* Task description
Go through the records below line by line. Count the lines with "that" and give the count alone.

* Source data
------------------------------------------------

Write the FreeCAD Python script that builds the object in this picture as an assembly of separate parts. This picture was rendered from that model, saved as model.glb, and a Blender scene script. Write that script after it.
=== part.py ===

------------------------------------------------

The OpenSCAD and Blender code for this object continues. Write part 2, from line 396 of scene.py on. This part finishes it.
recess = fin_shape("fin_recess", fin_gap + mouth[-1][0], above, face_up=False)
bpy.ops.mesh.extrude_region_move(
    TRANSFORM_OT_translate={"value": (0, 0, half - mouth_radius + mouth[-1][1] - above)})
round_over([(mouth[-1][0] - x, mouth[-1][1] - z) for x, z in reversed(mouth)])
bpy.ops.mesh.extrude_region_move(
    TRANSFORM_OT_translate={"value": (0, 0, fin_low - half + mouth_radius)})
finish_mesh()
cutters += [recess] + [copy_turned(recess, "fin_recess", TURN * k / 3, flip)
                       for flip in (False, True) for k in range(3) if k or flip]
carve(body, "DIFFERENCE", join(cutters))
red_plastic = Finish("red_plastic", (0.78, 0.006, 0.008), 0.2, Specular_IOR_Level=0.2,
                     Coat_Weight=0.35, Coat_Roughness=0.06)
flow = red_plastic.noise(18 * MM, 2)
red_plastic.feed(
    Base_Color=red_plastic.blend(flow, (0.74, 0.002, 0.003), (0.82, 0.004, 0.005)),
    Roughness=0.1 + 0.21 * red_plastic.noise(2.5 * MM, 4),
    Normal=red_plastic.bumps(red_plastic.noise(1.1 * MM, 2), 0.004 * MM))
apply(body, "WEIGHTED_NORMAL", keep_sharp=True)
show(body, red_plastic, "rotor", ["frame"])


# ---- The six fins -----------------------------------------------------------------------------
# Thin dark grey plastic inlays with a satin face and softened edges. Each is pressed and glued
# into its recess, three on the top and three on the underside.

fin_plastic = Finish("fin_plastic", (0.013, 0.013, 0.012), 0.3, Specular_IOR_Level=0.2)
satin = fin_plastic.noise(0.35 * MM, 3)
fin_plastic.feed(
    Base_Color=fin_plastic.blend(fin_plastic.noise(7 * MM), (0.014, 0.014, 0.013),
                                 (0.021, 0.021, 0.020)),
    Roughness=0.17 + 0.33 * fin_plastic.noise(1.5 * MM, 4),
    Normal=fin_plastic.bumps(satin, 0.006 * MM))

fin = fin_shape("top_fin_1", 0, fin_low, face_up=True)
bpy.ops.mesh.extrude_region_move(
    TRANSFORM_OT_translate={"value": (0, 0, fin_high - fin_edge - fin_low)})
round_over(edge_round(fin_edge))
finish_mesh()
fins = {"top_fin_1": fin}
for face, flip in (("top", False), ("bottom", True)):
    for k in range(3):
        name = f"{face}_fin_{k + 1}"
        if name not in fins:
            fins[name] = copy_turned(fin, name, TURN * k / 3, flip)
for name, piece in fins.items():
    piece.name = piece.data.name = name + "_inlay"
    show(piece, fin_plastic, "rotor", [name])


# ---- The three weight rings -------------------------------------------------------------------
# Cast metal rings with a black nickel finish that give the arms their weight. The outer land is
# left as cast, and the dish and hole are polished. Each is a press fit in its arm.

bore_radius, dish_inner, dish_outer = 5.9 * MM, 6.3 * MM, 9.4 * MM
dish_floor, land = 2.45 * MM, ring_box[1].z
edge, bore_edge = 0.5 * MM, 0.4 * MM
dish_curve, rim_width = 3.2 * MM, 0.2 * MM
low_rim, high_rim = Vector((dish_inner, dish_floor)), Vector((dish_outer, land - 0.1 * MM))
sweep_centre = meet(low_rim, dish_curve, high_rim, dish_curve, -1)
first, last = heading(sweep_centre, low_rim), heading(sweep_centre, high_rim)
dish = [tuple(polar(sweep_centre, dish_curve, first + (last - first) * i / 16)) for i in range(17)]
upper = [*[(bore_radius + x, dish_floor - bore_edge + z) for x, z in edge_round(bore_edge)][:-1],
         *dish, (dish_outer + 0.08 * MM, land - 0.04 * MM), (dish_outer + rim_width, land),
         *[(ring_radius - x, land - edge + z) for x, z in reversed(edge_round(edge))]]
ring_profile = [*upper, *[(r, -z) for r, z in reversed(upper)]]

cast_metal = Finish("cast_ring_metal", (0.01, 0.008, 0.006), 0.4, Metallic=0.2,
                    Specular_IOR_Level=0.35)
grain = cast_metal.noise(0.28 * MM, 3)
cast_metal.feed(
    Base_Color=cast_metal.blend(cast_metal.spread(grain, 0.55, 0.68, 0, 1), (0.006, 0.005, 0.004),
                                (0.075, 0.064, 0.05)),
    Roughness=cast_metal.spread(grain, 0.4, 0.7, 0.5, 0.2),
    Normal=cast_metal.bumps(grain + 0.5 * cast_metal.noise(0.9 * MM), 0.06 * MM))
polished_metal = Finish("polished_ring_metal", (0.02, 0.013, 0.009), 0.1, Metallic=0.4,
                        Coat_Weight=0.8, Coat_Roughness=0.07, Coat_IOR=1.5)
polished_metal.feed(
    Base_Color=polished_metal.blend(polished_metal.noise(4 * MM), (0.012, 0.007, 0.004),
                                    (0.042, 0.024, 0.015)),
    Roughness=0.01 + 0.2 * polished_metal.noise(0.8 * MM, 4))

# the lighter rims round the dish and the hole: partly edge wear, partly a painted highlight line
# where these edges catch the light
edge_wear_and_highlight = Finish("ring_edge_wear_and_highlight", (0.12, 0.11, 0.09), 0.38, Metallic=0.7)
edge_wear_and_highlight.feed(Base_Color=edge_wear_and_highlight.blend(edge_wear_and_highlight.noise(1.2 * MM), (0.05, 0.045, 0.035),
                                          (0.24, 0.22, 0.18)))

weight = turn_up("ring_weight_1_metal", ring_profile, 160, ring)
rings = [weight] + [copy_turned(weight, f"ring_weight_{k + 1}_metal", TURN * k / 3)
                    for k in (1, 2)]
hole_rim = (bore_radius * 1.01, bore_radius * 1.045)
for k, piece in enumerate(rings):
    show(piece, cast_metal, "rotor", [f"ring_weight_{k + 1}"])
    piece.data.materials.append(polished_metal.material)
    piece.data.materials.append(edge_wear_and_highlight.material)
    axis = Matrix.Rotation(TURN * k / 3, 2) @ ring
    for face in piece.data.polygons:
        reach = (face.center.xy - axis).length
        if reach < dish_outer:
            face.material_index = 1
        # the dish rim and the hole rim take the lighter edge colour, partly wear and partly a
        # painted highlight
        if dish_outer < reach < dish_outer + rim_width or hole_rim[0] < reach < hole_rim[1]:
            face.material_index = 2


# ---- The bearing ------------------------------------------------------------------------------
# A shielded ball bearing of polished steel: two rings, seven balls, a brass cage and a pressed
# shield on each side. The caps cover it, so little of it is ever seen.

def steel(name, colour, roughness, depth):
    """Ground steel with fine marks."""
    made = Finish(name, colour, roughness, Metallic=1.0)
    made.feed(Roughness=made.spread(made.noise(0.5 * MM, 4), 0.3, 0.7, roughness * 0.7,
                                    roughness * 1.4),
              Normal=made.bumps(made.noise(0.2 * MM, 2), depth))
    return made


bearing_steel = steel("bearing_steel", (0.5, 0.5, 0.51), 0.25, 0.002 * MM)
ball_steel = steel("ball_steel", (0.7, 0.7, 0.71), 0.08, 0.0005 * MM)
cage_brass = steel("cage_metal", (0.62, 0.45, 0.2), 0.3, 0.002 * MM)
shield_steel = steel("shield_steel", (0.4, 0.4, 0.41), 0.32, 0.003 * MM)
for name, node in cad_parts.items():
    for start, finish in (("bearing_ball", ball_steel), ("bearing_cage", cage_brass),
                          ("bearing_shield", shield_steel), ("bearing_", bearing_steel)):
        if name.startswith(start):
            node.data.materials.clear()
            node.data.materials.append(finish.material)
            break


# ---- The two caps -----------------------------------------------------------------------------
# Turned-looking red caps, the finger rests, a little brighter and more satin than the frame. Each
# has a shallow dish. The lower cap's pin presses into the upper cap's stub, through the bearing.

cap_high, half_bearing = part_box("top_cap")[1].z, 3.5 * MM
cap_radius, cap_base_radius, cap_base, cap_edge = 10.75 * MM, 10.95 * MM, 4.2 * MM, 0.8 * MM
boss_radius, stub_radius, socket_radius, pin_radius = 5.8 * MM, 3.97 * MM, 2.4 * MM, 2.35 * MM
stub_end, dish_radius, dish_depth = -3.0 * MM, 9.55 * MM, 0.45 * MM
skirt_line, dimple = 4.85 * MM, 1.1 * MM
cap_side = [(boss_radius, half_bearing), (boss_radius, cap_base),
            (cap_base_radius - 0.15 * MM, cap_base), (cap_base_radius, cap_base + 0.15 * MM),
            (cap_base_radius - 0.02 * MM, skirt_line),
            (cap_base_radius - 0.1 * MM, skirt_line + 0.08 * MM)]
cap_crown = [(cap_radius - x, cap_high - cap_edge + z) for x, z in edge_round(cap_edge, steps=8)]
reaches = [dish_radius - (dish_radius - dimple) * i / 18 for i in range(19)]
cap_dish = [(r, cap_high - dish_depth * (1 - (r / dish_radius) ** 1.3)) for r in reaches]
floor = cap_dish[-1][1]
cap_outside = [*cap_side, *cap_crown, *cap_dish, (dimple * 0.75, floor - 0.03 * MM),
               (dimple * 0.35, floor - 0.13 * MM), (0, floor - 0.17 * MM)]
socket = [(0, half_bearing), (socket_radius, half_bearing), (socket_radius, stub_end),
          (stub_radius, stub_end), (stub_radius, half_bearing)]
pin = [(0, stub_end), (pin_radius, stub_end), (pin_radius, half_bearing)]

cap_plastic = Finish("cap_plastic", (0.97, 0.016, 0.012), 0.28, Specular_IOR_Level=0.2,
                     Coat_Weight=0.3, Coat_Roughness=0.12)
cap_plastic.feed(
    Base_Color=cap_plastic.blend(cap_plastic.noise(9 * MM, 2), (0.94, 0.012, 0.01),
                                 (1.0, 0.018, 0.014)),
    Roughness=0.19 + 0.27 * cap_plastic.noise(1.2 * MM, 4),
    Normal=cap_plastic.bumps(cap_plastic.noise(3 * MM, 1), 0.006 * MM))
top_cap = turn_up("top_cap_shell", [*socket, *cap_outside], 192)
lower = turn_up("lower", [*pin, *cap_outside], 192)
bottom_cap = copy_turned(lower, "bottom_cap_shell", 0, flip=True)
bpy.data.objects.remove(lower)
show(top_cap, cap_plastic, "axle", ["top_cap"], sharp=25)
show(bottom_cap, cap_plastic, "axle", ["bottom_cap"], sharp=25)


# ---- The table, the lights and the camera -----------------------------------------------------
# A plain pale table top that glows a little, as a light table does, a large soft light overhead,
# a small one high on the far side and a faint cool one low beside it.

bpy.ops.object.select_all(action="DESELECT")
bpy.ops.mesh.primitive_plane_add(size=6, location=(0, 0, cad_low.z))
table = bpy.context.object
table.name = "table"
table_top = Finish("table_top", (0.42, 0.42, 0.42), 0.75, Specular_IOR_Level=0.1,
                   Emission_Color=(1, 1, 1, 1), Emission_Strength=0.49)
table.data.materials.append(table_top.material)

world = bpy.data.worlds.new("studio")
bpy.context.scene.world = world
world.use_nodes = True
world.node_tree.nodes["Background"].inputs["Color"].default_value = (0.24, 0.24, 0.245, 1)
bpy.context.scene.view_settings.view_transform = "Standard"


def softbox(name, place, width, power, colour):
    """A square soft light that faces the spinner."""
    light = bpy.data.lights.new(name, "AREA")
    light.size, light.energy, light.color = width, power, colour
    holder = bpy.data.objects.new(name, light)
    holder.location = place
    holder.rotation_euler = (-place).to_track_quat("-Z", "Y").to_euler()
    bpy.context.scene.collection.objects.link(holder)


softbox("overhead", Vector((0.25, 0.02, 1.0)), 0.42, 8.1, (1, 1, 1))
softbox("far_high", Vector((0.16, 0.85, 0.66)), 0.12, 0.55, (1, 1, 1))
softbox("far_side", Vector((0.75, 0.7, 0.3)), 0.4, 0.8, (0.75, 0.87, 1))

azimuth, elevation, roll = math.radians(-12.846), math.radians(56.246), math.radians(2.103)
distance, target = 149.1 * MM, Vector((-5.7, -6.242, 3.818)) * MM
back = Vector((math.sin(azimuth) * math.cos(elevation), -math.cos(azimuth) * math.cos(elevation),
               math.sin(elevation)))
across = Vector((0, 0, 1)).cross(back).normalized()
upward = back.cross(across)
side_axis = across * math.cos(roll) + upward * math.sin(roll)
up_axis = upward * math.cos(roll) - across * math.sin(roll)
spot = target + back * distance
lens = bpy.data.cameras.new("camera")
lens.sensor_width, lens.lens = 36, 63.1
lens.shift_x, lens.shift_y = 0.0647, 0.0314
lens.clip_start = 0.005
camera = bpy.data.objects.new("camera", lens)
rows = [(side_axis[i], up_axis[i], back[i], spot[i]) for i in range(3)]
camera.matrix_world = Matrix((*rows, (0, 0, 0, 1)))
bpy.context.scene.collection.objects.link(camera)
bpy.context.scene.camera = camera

------------------------------------------------

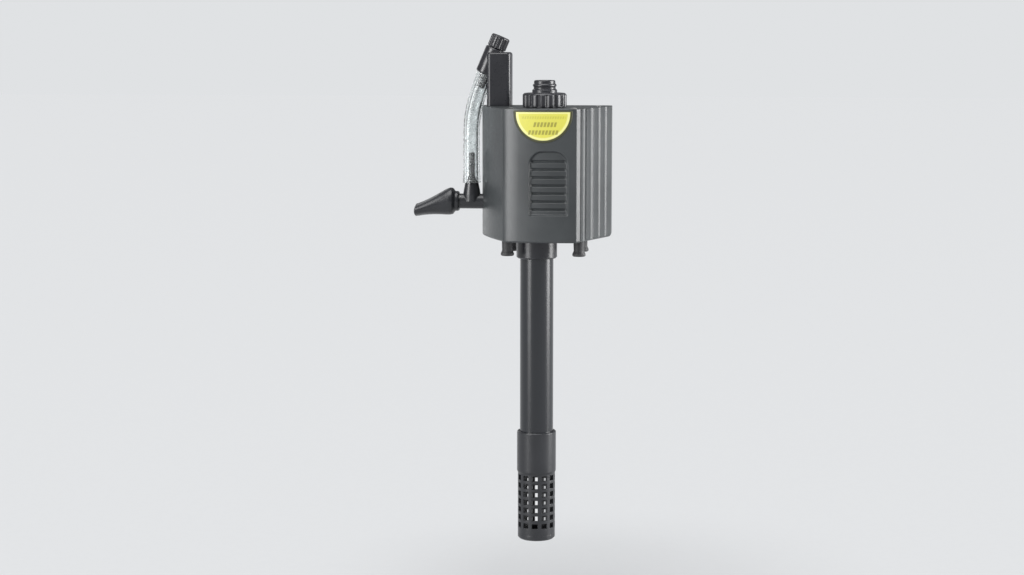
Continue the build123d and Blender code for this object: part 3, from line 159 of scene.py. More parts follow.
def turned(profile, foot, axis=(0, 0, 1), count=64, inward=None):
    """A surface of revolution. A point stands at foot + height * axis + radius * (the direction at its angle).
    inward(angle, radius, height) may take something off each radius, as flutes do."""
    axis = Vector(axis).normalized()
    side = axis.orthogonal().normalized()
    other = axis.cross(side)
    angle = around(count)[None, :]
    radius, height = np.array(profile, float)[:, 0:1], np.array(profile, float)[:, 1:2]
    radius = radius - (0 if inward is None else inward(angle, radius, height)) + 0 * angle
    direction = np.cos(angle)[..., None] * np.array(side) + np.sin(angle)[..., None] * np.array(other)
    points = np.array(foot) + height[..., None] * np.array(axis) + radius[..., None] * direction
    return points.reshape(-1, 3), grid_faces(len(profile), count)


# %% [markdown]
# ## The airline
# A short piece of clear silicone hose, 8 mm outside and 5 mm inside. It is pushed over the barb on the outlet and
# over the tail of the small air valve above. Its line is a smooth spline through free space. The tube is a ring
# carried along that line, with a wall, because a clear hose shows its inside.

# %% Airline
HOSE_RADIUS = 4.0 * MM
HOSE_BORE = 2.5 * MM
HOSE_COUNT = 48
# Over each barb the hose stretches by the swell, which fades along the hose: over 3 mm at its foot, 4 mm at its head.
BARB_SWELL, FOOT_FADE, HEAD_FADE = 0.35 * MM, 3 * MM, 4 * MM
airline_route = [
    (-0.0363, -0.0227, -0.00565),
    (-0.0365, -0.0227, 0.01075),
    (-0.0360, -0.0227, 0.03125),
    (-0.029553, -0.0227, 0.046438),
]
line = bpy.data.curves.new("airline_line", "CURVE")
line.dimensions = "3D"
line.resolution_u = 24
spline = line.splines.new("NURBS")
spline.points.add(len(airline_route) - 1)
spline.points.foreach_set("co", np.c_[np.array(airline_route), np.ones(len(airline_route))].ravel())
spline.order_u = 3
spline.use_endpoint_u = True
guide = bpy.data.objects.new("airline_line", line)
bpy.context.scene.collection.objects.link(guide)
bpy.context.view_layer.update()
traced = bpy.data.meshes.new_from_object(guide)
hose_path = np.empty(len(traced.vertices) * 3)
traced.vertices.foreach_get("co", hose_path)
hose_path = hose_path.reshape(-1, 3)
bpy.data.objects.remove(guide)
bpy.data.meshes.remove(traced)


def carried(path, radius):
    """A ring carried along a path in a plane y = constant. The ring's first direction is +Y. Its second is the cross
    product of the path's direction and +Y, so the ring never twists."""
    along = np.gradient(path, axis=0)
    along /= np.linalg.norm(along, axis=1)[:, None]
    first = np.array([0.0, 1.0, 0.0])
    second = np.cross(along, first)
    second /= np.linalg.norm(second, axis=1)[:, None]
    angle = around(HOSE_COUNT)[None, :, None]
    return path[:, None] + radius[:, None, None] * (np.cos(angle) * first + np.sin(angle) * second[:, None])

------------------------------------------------

* Output
5